Workers at Whole Foods are decrying that their jobs and wages are in danger and that the grocery chain’s new owner, Amazon, is out to turn them into “robots.” As such, the staff is pushing back and seeking to set up a union to protect their jobs.
Employees are not happy with what they describe as efforts of Amazon to reshape “America’s healthiest grocery store” in Amazon’s image.
One of the founders of the Whole Worker community said in a media interview that “no one trusts Amazon and there are fears in upper management that Amazon will clean house if sales aren’t hit.”
The same worker who spoke on condition o anonymity, fearing reprisal from management if he/she is identified, added: ”They’re squeezing all they can out of the workers. Amazon gives little notice whenever they make changes.”
There have been visible changes in the 38-year-old supermarket chain’s operations since Amazon acquired the company in August 2017. Whole Foods workers across the country are pushing back on the said changes that they feel are detrimental to their welfare and benefit. As such, workers are starting to collectively organize to stand up against the new management.
A group of workers is reaching out to their fellow employees in Whole Foods across the country through a letter to discuss their plight and future prospects under Amazon. They also discussed such issues as “Order-to-Shelf” system they find problematic, mass layoffs of some positions, among others, saying these are all good reasons to start to unionize.
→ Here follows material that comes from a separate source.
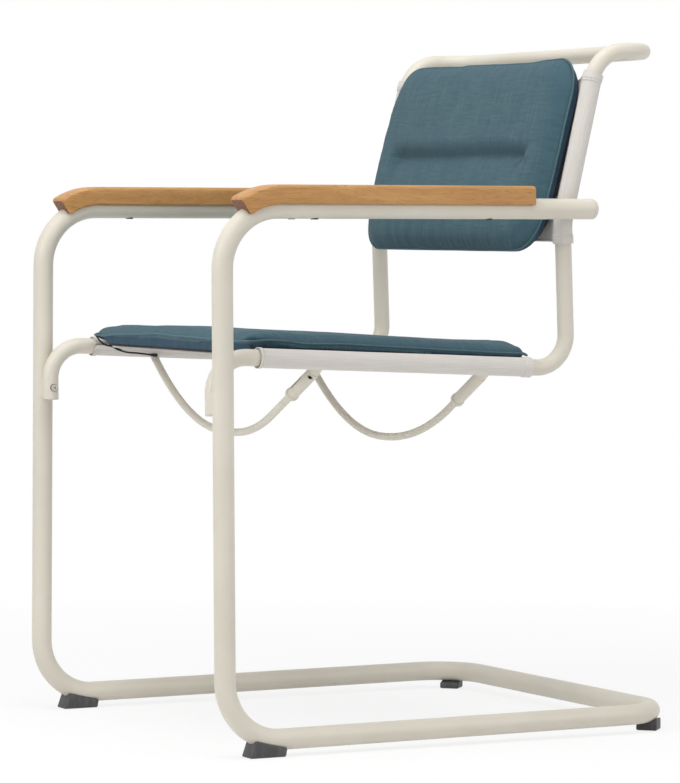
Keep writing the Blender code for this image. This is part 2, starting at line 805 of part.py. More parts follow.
def web_thickness(run, total):
    """Thickness of a web at a distance along it: thin cloth with a rolled hem at both ends."""
    inset = min(run, total - run)
    for place, size in hem_roll_shares:
        if inset <= place * hem_roll_d + WELD_DIST:
            return size * hem_roll_d
    return cloth_thick


def web_solid(name, line, shift):
    """A closed slab of cloth hung between two rails."""
    total = path_length(line)
    places = [share * hem_roll_d for share, _ in hem_roll_shares[1:]] + [hem_roll_d]
    line = with_stations(line, places + [total - place for place in places])
    runs = [path_length(line[:k + 1]) for k in range(len(line))]
    rows = web_grid(line, shift)
    bm = bmesh.new()
    upper, lower = [], []
    for k, row in enumerate(rows):
        half = web_normal(line, k) * (web_thickness(runs[k], total) / 2.0)
        upper.append([bm.verts.new(p + half) for p in row])
        lower.append([bm.verts.new(p - half) for p in row])
    grid_faces(bm, upper)
    grid_faces(bm, [row[::-1] for row in lower])
    for k, turn in ((0, 1), (len(rows) - 1, -1)):
        grid_faces(bm, [lower[k], upper[k]][::turn])
    for column, turn in ((0, -1), (len(rows[0]) - 1, 1)):
        edges = [[row[column] for row in lower], [row[column] for row in upper]]
        grid_faces(bm, edges[::turn])
    bmesh.ops.recalc_face_normals(bm, faces=bm.faces)
    mesh = bpy.data.meshes.new(name)
    bm.to_mesh(mesh)
    bm.free()
    return bpy.data.objects.new(name, mesh)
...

Even before Amazon took over, Whole Foods already has its own history of union-busting. For one, there’s the infamous case in May 2016 where the company paid union-busting consulting firm Kulture Consulting above $100,000 days before a union election for a distribution center in Pompano Beach, Florida.
Even the National Labor Relations Board ruled against Whole Foods in 2017 for union-busting tactics when the company changed the employee handbook to pave the way for a ban to the recording if all work-related activities without management approval, which is in effect constitutes an infringement on collective bargaining rights and labor law.
A worker from a Whole Foods branch in New England area said they have it better before Amazon took over. Workers used to earn more then. She said things changed under Amazon where they are expected to do more with restricted labor budgets and where they are expected to perform duties above their rank without extra compensation.
Another worker from Southern California echoed the same sentiments and said upper management with Amazon now has the sole focus on maximizing profit by “homogenizing” stores.
Under Jeff Bezos-led Amazon, employees also say their once major perk of profit sharing has been eliminated.
Whole Foods has been cutting jobs this year and forcing some staff to take over duties of fired employees without extra compensation. Workers say it is such an irony that the company owned by the “wealthiest man in the world” can not afford to hire.